Jazz Jennings, a 20-year-old transgender activist, recently opened up about her binge-eating on her Instagram saying, “I suffer from binge-eating disorder, a disease in which I’m not only addicted to food, but I eat it in large quantities,” Jennings continued. “My binging, along with an increased appetite I experience from some of the meds I’m on, has caused me to gain almost 100 lbs. in a little less than 2 years. I’m posting this photo because it’s time for me to address my weight gain and hold myself accountable.”
It’s such a brave thing to address so publicly and I only wish there had been this kind of dialogue around the eating disorder when I was younger. I know this post, and the fact that so many outlets are covering it, is going to help so many people feel like they aren’t alone.
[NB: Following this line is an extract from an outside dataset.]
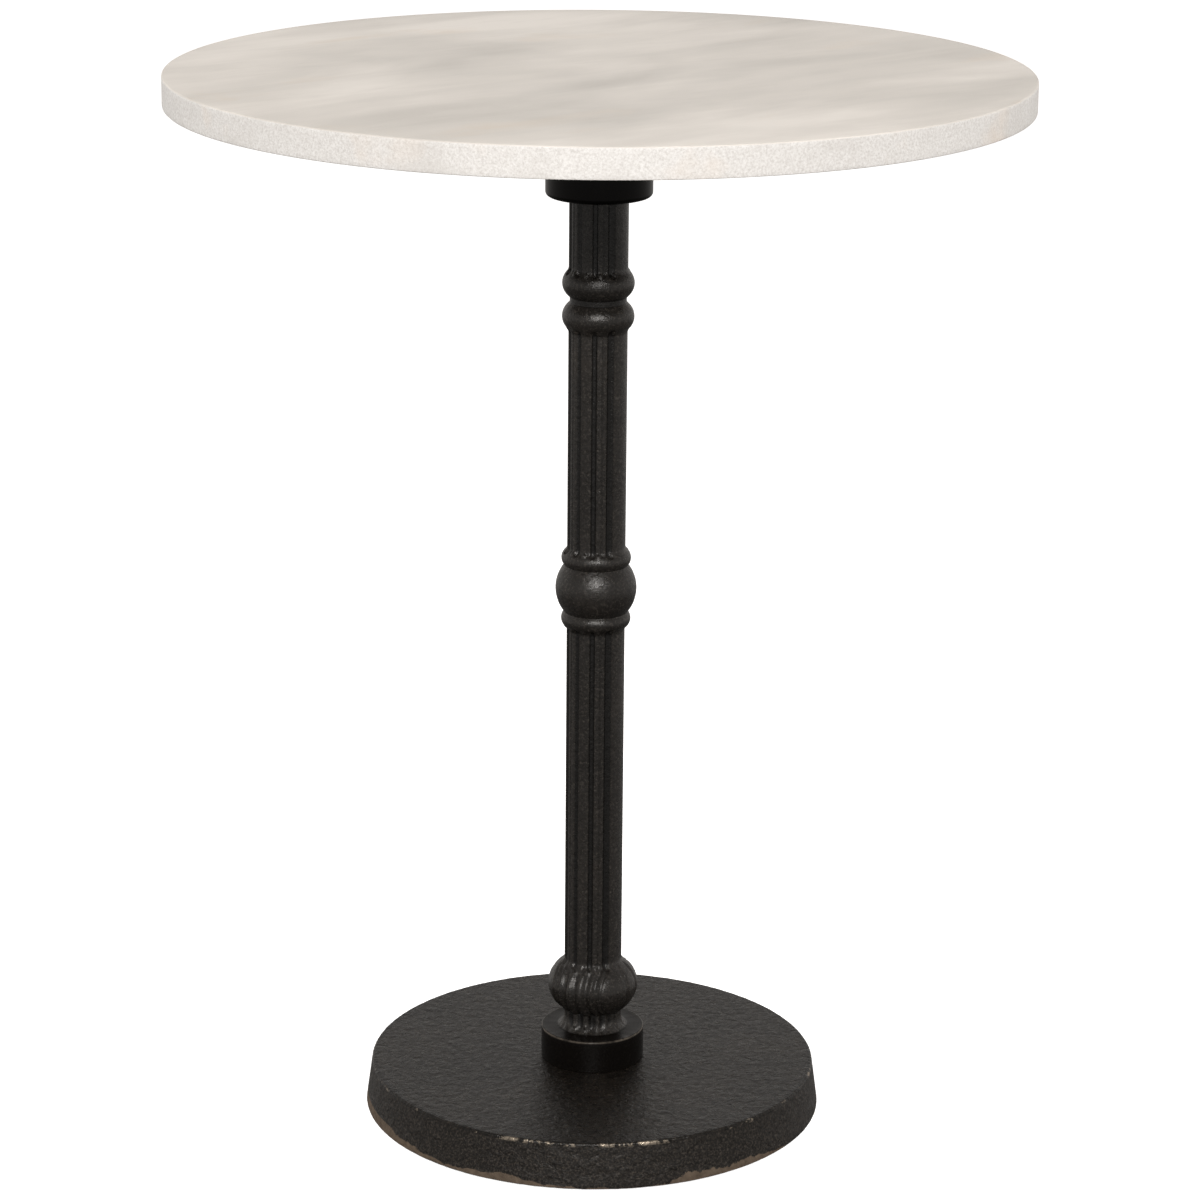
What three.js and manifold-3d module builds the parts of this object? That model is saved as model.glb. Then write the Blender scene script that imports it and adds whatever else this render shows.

“Binge eating can occur in people of average body weight but is more common in people with obesity, particularly severe obesity. However, it is important to note that most people with obesity do not have binge eating disorder,” according to NIDDK.
It’s important to realize how dangerous binge eating really is. In fact, according to the National Eating Disorders Association, it can be life-threatening.
People who suffer from binge eating are often uncomfortable eating around others, always seem to be on a diet, show signs of depression and be highly critical of themselves, and will have lots of weight fluctuations.
If you are living with someone who has suffered from binge eating, you will notice large quantities of food are missing in a very short period of time.
I always binged at night when my parents were in bed and they would always comment about the missing food. After too many close calls, I started buying my own food and binging outside of my house so I could get rid of the food wrappers.
Binge eating is an addiction. It wasn’t until after I had therapy that I realized how severe my problem was. It also felt like a loss after I stopped binging. In a strange way, I looked forward to my time alone with food.
It is very treatable and a full recovery is absolutely possible — I haven’t binged in 25 years.
First, talk to your doctor if you think you or a loved one has a binge eating disorder. They will be able to refer you to a mental health professional who can help. This is helpful because, “Treatment may include therapy to help you change your eating habits, as well as thoughts and feelings that may lead to binge eating and other psychological symptoms,” says NIDDK.
My therapy helped me be aware of my triggers. I threw away the scale and stopped trying to go long periods of time without eating, which were the two biggest things that made me want to binge.
The National Eating Disorder Association has a list of great resources and help — whether you are suffering yourself, think you have a child with Binge Eating Disorder, or you are having a relapse.
The most important thing to realize is there is help and support out there and you don’t have to go through this alone.